Tom Birchenough: “The cast is excellent, Lucy Robinson outstanding as we come to appreciate the chasm between her social niceties and her aching grief as a mother. David Leopold as Curtis is remarkable too… We’re sure to be hearing more of Tannahill’s name: what a powerful piece of drama, its pained leanness immaculately caught in Michael Yale’s production.”
Tim Baros: “Tannahill has written a timely and evocative play that’s very relevant today in a world of constant bullying and peer pressure and what seems like the lack of rules on social media. Late Company is a short 75 minutes but it packs a wallop during this time and at the end, you will find that your heart has dropped into your stomach. A must see!”
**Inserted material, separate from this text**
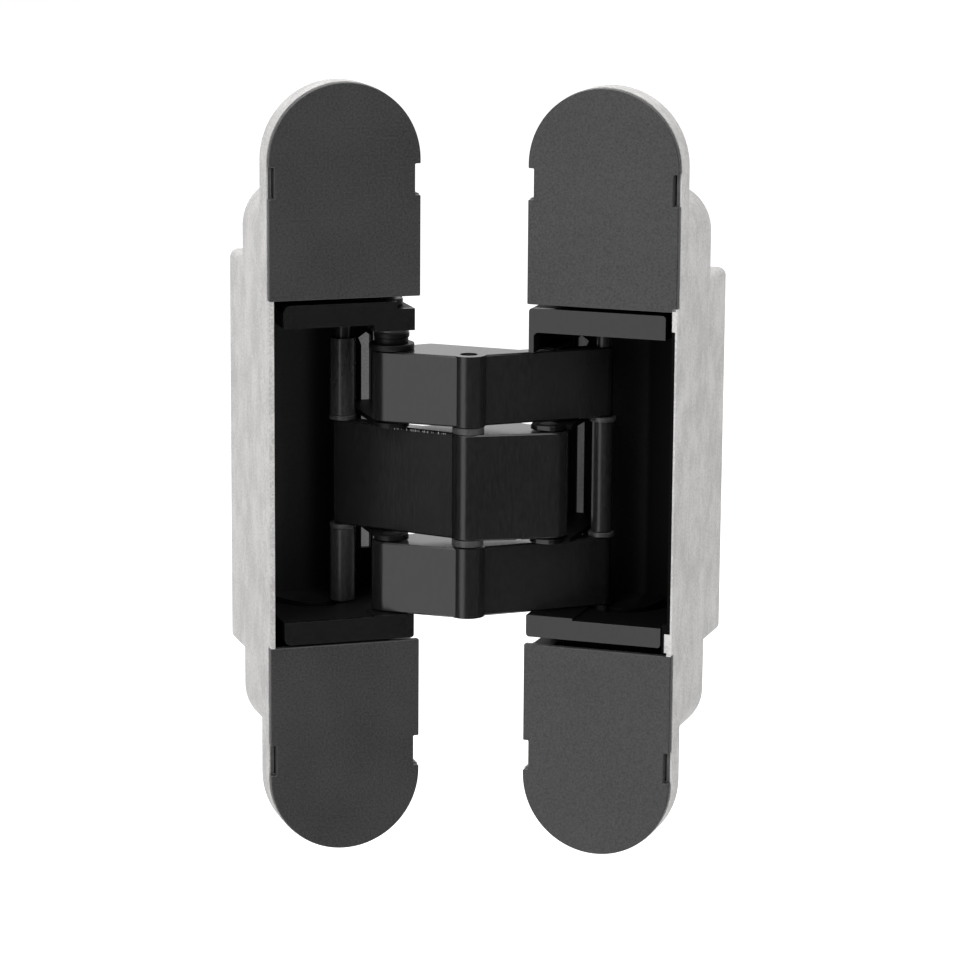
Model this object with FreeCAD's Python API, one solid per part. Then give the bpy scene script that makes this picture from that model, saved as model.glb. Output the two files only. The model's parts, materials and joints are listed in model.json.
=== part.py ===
import FreeCAD, Part
import math
import os

# Concealed door hinge: two housings let into door and frame, joined by crossed links.
# Millimetres. The back of the frame leaf's flange is the plane Y = 0, its deep block runs
# to +Y, its face looks towards -Y, and +Z is up.
# A leaf is drawn in its own axes: x = 0 at the edge nearest the other leaf and negative
# away from it, y = 0 at the face and negative into the housing, z = 0 at mid height.

# Housing
leaf_length = 150.0
leaf_width = 30.0
flange_depth = 6.8
middle_corner = 9.0
middle_inset = 0.15
deep_corner = 1.6
deep_inset = 0.3
back_wall = 1.8
side_wall = 1.0
pad_wall = 1.0
window_end = 40.0
inner_opening_depth = 17.2
rear_chamfer = 0.6
rim_pad_gap = 1.9
rim_pad_length = 5.6
housing_size = {
    "frame": {"depth": 32.6, "middle": 20.9, "deep_wall": 4.5},
    "door": {"depth": 36.3, "middle": 23.6, "deep_wall": 1.9},
}

# Cover caps
cover_thickness = 1.5
cover_overhang = 1.2
cover_inset = 0.12
clip_end = 18.8
clip_width = 5.2
clip_length = 3.8
clip_thickness = 0.9
notch_length = 6.0
notch_depth = 1.2
clip_clearance = 0.25
notch_pocket_depth = 5.0

# Fixing screw holes in the flanges
fixing_end = 9.5
fixing_hole_r = 2.6
fixing_sink_r = 5.0
fixing_sink_depth = 2.4

# Linkage, in the axes of either leaf; the two carriers are set differently in their leaves
pivot = {"frame": {"x": -4.12, "y": -5.98}, "door": {"x": -3.46, "y": -4.10}}
rest_arm_angle = {"frame": 38.48, "door": 32.52}
short_arm = 15.98
long_arm = 28.21
arm_bend = 42.93
closed_gap = 7.5
rest_opening = 143.76

# Links
knuckle_r = 3.1
pivot_end_r = 3.81
long_wing_r = 1.85
rear_depth = 9.0
rear_start = 4.5
rear_corner_r = 1.5
outer_link_share = 0.2849
link_gap = 1.49
stack_floor_play = 0.35
stack_roof_gap = 5.7
edge_break = 0.3
centre_pin_r = 1.7
centre_pin_recess = 0.4
centre_washer_play = 0.2
pin_fit = 0.04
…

★★★★★ – Love London Love Culture
Emma Clarendon: “This blistering play simmers with tension from beginning to end, beautifully building into an extremely confrontational climax – that really shakes the audience to the core… Late Company is an angry and powerful piece of relevant drama that doesn’t fail to make an impact on the audience.”
John Nathan: “This is a closely observed exploration of grief written with such wit and nuance it makes you wonder what Tannahill can produce as a mature writer… It’s an incredibly powerful evening… The crackle of Tannahill’s writing and five terrific performances do the work.”
Matt Hyde: “This is a truly cathartic evening. We go into the theatre, we laugh, we cry and we emerge having experienced something special.”
Johnny Fox: “Trafalgar Studios’ intimate set-up is perfect for the dinner-party at the core of Late Company, a short but near-perfect play juggling homophobia, cyber-bullying and parental responsibility.”
Connor Campbell: “The playwright is careful to show that things like Facebook and YouTube aren’t just cesspits of (relatively) unmonitored abuse, but spaces that allow freedom for those potentially denied personal expression at home or at school.”
Elliot Jordan: “Intense and, well-directed and well-written… Tannahill takes us on a deep and dark debate on teen suicide, responsibility, depression and other big issues.”